Думаю, что не путешествие меня сразило, а разные удовольствия, вроде, например, того, что вырезали мою статью, и мне надобно бы теперь хлопотать, а я не могу. Сверх того, вышла моя книга „За рубежом“ и меня одолели книгопродавцы. Весь день я должен был болтать да к вечеру и доболтался…»

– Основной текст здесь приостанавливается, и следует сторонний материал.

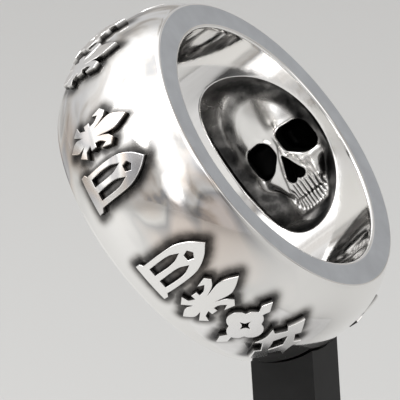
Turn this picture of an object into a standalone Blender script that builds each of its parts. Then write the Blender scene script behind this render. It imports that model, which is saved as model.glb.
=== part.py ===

Затем следует ряд писем, свидетельствующих о его постоянной хворости и все возрастающей раздражительности; да и течение всей окружающей его жизни не приносит ему ничего утешительного и радостного, а, напротив, держит все время его нервы в таком напряжении, которое заставляет беспрестанно возвращаться к мысли о прекращении своей литературной деятельности и даже о смерти. Привожу для примера выдержку из письма от 15-го мая 1882 г.: «Известие, сообщенное вами о Тургеневе, повергло меня в необыкновенное уныние. Хоть я и не был с ним особенно близок, но все-таки это личность крупная и как-то тяжело слышать упоминовение о смерти рядом с именем человека, послужившего развитию каждого более или менее порядочного человека. Буду надеяться, что болезненный казус и на этот раз разрешится благополучно. Смертей больше, нежели достаточно. Вот Новодворский умер[420]; к нему на смену отправился умирать ‹…›[421], в чахотке почти безнадежной. Невольно приходит на мысль: а следующая очередь за кем? Оно, пожалуй, было бы и не худо попасть в очередь, да хлопот и мученья много. Вы, господа медики, все стараетесь продлить, а по нынешнему времени лучше и целесообразнее было бы сократить и устранить хлопоты. Вот вы не читаете „Московские ведомости“, а мы читаем и знаем оттуда, что у нас не только есть права, но и более того – обязанности и даже политические. ‹…›[422] Вот как прочтешь такую вещь и знаешь, какой она эффект произведет, так и думается: как было бы хорошо ничего этого не читать, не слышать и даже букв этих не видать. Серьезно вам говорю, что когда я прочитал эту передовую статью (третьего дня), то со мной почти припадок сделался, – не злобы, а безвыходного горя и отчаяния. ‹…› Именно только хлопот и мученья много, а то, пожалуй, было бы даже лучше какой-нибудь хорошенький тифец заполучить».